## TASK PROMPT
Provide an exact copy of the lines from the beginning of the records through the line that includes "O_RING_WIRE_RADIUS = 0.6", and of no others.
[Start of EXCERPTED RECORDS]
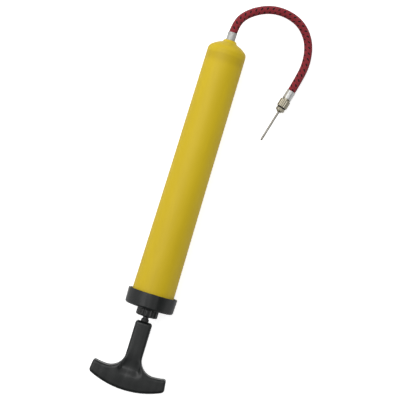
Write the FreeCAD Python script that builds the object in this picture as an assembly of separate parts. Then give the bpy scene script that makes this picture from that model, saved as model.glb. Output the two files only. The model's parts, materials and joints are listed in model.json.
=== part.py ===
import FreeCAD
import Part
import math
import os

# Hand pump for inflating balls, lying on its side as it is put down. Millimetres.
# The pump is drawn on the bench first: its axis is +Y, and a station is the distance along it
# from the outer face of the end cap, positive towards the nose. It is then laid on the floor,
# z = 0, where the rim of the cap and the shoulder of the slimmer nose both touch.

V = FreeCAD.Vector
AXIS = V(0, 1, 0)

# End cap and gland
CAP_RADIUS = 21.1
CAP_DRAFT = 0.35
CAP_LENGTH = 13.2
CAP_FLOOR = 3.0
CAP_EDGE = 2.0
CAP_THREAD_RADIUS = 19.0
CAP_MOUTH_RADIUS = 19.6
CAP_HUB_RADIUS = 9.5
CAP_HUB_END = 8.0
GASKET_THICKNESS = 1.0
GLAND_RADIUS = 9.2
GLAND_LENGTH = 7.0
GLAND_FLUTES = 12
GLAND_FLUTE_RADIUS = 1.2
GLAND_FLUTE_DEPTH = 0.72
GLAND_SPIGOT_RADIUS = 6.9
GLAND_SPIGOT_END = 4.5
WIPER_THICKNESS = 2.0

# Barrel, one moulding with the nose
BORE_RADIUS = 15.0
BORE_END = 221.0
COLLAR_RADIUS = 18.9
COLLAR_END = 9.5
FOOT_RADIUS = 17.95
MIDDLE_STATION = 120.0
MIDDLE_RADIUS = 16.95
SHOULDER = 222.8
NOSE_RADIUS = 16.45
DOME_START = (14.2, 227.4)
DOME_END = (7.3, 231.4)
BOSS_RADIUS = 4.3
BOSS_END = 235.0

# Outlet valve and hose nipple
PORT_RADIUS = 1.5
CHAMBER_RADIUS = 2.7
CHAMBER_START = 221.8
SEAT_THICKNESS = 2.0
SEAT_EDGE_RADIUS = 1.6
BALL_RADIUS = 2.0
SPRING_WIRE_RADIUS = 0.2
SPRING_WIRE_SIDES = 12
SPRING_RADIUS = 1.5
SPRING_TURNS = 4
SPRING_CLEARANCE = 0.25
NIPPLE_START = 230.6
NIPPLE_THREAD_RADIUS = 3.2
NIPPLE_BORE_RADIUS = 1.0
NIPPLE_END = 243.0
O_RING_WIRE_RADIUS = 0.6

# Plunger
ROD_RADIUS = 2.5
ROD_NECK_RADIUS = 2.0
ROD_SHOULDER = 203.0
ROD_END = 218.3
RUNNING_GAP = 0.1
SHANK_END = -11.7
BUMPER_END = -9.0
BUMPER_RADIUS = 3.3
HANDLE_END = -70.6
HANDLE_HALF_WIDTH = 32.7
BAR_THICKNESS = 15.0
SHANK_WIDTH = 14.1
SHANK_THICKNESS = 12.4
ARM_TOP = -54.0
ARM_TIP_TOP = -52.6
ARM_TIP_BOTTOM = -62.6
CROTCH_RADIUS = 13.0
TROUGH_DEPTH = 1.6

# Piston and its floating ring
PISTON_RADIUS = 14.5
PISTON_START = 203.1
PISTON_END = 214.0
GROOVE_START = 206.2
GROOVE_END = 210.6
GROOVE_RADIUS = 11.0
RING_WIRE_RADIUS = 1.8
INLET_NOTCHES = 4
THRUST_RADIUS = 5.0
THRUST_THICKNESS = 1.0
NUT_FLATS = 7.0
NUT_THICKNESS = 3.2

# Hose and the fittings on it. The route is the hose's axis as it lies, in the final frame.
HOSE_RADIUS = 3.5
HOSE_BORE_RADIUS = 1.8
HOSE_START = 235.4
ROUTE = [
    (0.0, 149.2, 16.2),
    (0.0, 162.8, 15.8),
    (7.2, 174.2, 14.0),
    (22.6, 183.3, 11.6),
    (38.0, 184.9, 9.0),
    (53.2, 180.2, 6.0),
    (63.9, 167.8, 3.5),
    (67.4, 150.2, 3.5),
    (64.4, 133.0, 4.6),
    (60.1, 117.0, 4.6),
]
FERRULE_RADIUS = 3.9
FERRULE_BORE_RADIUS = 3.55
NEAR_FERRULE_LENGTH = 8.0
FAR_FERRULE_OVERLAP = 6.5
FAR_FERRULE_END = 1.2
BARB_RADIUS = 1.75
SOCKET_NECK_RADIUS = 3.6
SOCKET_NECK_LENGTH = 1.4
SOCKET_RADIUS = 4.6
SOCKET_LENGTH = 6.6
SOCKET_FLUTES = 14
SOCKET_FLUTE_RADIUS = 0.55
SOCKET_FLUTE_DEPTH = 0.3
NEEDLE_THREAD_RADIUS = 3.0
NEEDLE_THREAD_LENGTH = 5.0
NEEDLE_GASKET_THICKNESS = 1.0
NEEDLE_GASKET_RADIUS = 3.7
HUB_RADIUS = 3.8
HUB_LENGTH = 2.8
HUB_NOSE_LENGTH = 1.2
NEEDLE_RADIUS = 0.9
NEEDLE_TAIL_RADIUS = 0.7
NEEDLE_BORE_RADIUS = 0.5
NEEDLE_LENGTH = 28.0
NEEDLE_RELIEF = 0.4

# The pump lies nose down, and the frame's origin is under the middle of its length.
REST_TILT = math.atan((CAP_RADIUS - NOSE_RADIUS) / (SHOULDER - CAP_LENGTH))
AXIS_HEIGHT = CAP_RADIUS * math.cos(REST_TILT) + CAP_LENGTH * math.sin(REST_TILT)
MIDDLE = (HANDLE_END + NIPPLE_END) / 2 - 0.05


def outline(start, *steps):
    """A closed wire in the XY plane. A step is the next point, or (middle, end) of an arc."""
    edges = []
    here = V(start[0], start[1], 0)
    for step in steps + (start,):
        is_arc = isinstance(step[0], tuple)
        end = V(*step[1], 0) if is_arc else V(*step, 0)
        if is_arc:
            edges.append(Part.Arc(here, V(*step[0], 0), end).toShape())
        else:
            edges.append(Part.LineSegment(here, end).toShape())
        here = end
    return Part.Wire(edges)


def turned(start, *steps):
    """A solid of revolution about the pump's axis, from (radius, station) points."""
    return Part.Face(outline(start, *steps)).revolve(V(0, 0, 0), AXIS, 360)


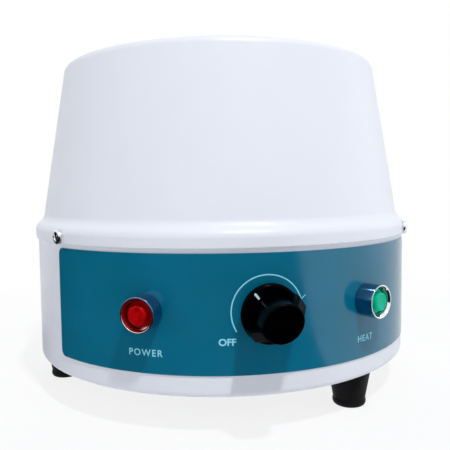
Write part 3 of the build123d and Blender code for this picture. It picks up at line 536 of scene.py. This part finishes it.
[End of EXCERPTED RECORDS]
## RESULT FOR THIS TASK
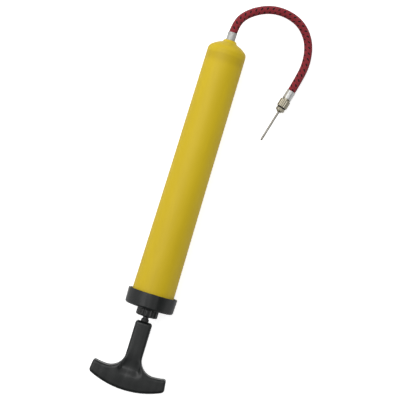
Write the FreeCAD Python script that builds the object in this picture as an assembly of separate parts. Then give the bpy scene script that makes this picture from that model, saved as model.glb. Output the two files only. The model's parts, materials and joints are listed in model.json.
=== part.py ===
import FreeCAD
import Part
import math
import os

# Hand pump for inflating balls, lying on its side as it is put down. Millimetres.
# The pump is drawn on the bench first: its axis is +Y, and a station is the distance along it
# from the outer face of the end cap, positive towards the nose. It is then laid on the floor,
# z = 0, where the rim of the cap and the shoulder of the slimmer nose both touch.

V = FreeCAD.Vector
AXIS = V(0, 1, 0)

# End cap and gland
CAP_RADIUS = 21.1
CAP_DRAFT = 0.35
CAP_LENGTH = 13.2
CAP_FLOOR = 3.0
CAP_EDGE = 2.0
CAP_THREAD_RADIUS = 19.0
CAP_MOUTH_RADIUS = 19.6
CAP_HUB_RADIUS = 9.5
CAP_HUB_END = 8.0
GASKET_THICKNESS = 1.0
GLAND_RADIUS = 9.2
GLAND_LENGTH = 7.0
GLAND_FLUTES = 12
GLAND_FLUTE_RADIUS = 1.2
GLAND_FLUTE_DEPTH = 0.72
GLAND_SPIGOT_RADIUS = 6.9
GLAND_SPIGOT_END = 4.5
WIPER_THICKNESS = 2.0

# Barrel, one moulding with the nose
BORE_RADIUS = 15.0
BORE_END = 221.0
COLLAR_RADIUS = 18.9
COLLAR_END = 9.5
FOOT_RADIUS = 17.95
MIDDLE_STATION = 120.0
MIDDLE_RADIUS = 16.95
SHOULDER = 222.8
NOSE_RADIUS = 16.45
DOME_START = (14.2, 227.4)
DOME_END = (7.3, 231.4)
BOSS_RADIUS = 4.3
BOSS_END = 235.0

# Outlet valve and hose nipple
PORT_RADIUS = 1.5
CHAMBER_RADIUS = 2.7
CHAMBER_START = 221.8
SEAT_THICKNESS = 2.0
SEAT_EDGE_RADIUS = 1.6
BALL_RADIUS = 2.0
SPRING_WIRE_RADIUS = 0.2
SPRING_WIRE_SIDES = 12
SPRING_RADIUS = 1.5
SPRING_TURNS = 4
SPRING_CLEARANCE = 0.25
NIPPLE_START = 230.6
NIPPLE_THREAD_RADIUS = 3.2
NIPPLE_BORE_RADIUS = 1.0
NIPPLE_END = 243.0
O_RING_WIRE_RADIUS = 0.6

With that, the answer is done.